**The request**
Print out the material that follows word for word.

**Data provided**
____________

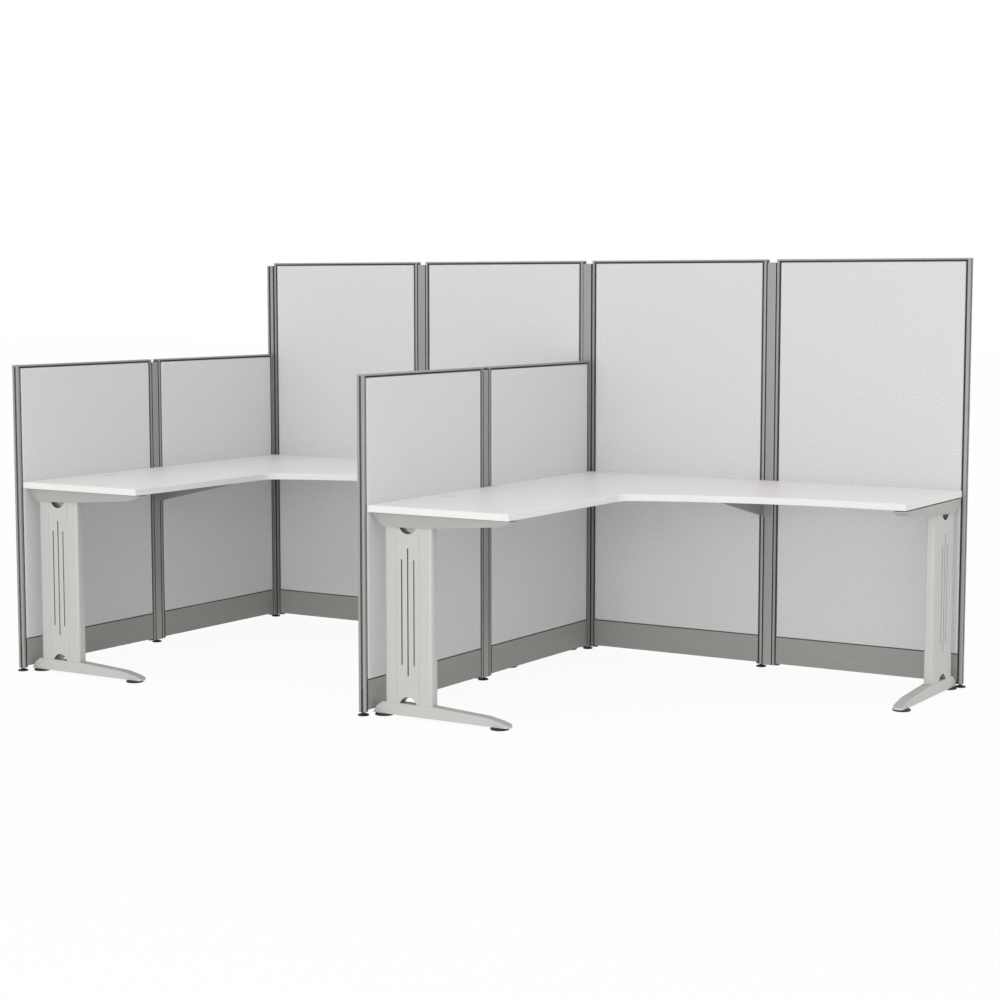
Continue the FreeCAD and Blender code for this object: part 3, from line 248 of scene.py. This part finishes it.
def crepe_cloth(tree, place, tone):
    """Woven polyester crepe: matt and soft, with the short irregular shadows of twisted yarn."""
    axes = node(tree, 'ShaderNodeSeparateXYZ', {'Vector': place})
    along = node(tree, 'ShaderNodeMath', {0: axes.outputs['X'], 1: axes.outputs['Y']}, operation='ADD')
    cloth = node(tree, 'ShaderNodeCombineXYZ', {'X': along.outputs[0], 'Y': axes.outputs['Z']}).outputs['Vector']
    # A wave texture's bands repeat every 0.314 of its scaled units, and the threads lie 1.2 mm apart
    threads = [node(tree, 'ShaderNodeTexWave', {'Vector': cloth, 'Scale': 0.314 / (1.2 * MM), 'Distortion': 1.5,
                                                'Detail': 1.0, 'Detail Scale': 2.0}, bands_direction=axis)
               for axis in 'XY']
    weave = node(tree, 'ShaderNodeMath', {0: threads[0].outputs['Fac'], 1: threads[1].outputs['Fac']},
                 operation='MAXIMUM')
    # The crepe's grain is about 2 mm; it is drawn at 5 mm as well, so that it shows from across a room
    fine = node(tree, 'ShaderNodeTexNoise', {'Vector': cloth, 'Scale': 1 / (2 * MM), 'Detail': 3.0})
    coarse = node(tree, 'ShaderNodeTexNoise', {'Vector': cloth, 'Scale': 1 / (5 * MM), 'Detail': 2.0,
                                               'Roughness': 0.7})
    grain = node(tree, 'ShaderNodeMath', {0: fine.outputs['Fac'], 1: coarse.outputs['Fac']}, operation='ADD')
    height = node(tree, 'ShaderNodeMath', {0: weave.outputs[0], 1: 0.25, 2: grain.outputs[0]},
                  operation='MULTIPLY_ADD')
    speck = node(tree, 'ShaderNodeMapRange', {'Value': grain.outputs[0], 'From Min': 0.75, 'From Max': 1.25})
    mix = node(tree, 'ShaderNodeMix', {0: speck.outputs['Result'], 6: scaled(tone, 0.8), 7: scaled(tone, 1.13)},
               data_type='RGBA')
    relief = node(tree, 'ShaderNodeBump', {'Strength': 0.5, 'Distance': 0.5 * MM, 'Height': height.outputs[0]})
    return {'Base Color': mix.outputs[2], 'Roughness': 0.95, 'Specular IOR Level': 0.2, 'Sheen Weight': 0.15,
            'Sheen Roughness': 0.6, 'Normal': relief.outputs['Normal']}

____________

**Answer below**
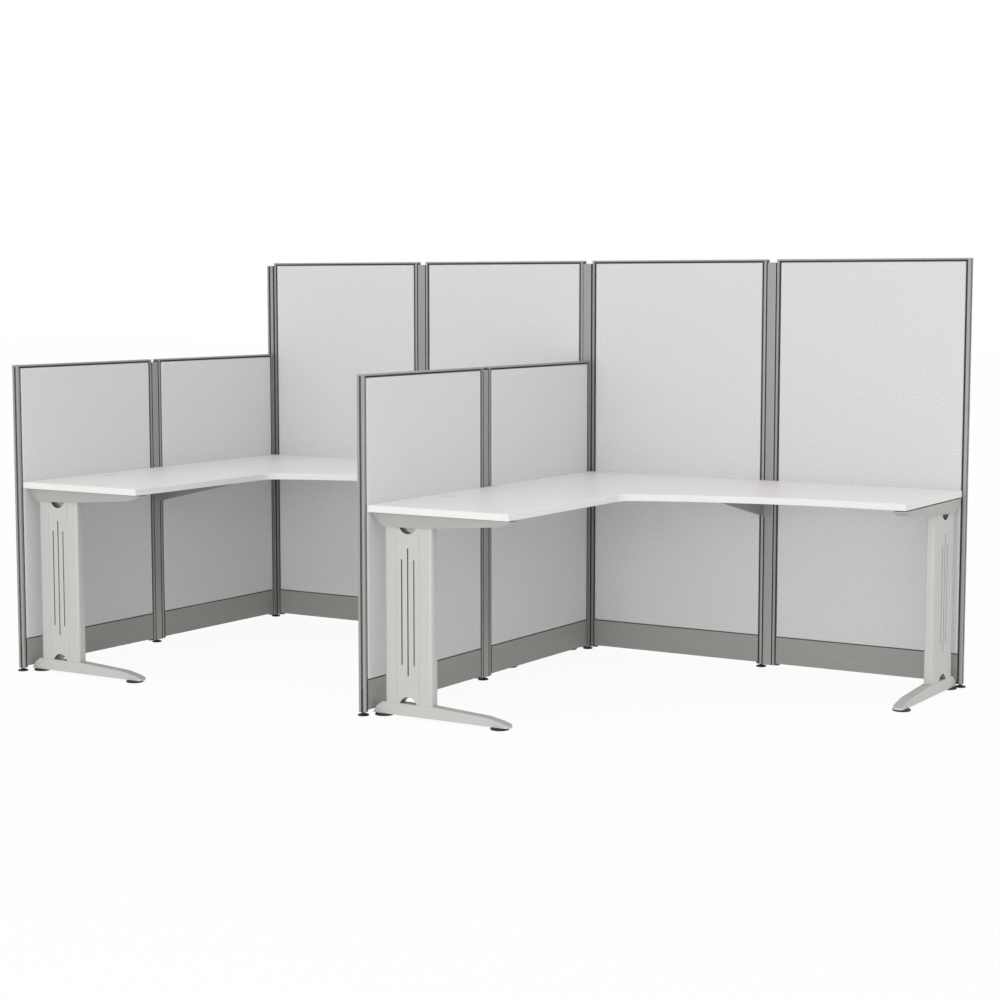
Continue the FreeCAD and Blender code for this object: part 3, from line 248 of scene.py. This part finishes it.
def crepe_cloth(tree, place, tone):
    """Woven polyester crepe: matt and soft, with the short irregular shadows of twisted yarn."""
    axes = node(tree, 'ShaderNodeSeparateXYZ', {'Vector': place})
    along = node(tree, 'ShaderNodeMath', {0: axes.outputs['X'], 1: axes.outputs['Y']}, operation='ADD')
    cloth = node(tree, 'ShaderNodeCombineXYZ', {'X': along.outputs[0], 'Y': axes.outputs['Z']}).outputs['Vector']
    # A wave texture's bands repeat every 0.314 of its scaled units, and the threads lie 1.2 mm apart
    threads = [node(tree, 'ShaderNodeTexWave', {'Vector': cloth, 'Scale': 0.314 / (1.2 * MM), 'Distortion': 1.5,
                                                'Detail': 1.0, 'Detail Scale': 2.0}, bands_direction=axis)
               for axis in 'XY']
    weave = node(tree, 'ShaderNodeMath', {0: threads[0].outputs['Fac'], 1: threads[1].outputs['Fac']},
                 operation='MAXIMUM')
    # The crepe's grain is about 2 mm; it is drawn at 5 mm as well, so that it shows from across a room
    fine = node(tree, 'ShaderNodeTexNoise', {'Vector': cloth, 'Scale': 1 / (2 * MM), 'Detail': 3.0})
    coarse = node(tree, 'ShaderNodeTexNoise', {'Vector': cloth, 'Scale': 1 / (5 * MM), 'Detail': 2.0,
                                               'Roughness': 0.7})
    grain = node(tree, 'ShaderNodeMath', {0: fine.outputs['Fac'], 1: coarse.outputs['Fac']}, operation='ADD')
    height = node(tree, 'ShaderNodeMath', {0: weave.outputs[0], 1: 0.25, 2: grain.outputs[0]},
                  operation='MULTIPLY_ADD')
    speck = node(tree, 'ShaderNodeMapRange', {'Value': grain.outputs[0], 'From Min': 0.75, 'From Max': 1.25})
    mix = node(tree, 'ShaderNodeMix', {0: speck.outputs['Result'], 6: scaled(tone, 0.8), 7: scaled(tone, 1.13)},
               data_type='RGBA')
    relief = node(tree, 'ShaderNodeBump', {'Strength': 0.5, 'Distance': 0.5 * MM, 'Height': height.outputs[0]})
    return {'Base Color': mix.outputs[2], 'Roughness': 0.95, 'Specular IOR Level': 0.2, 'Sheen Weight': 0.15,
            'Sheen Roughness': 0.6, 'Normal': relief.outputs['Normal']}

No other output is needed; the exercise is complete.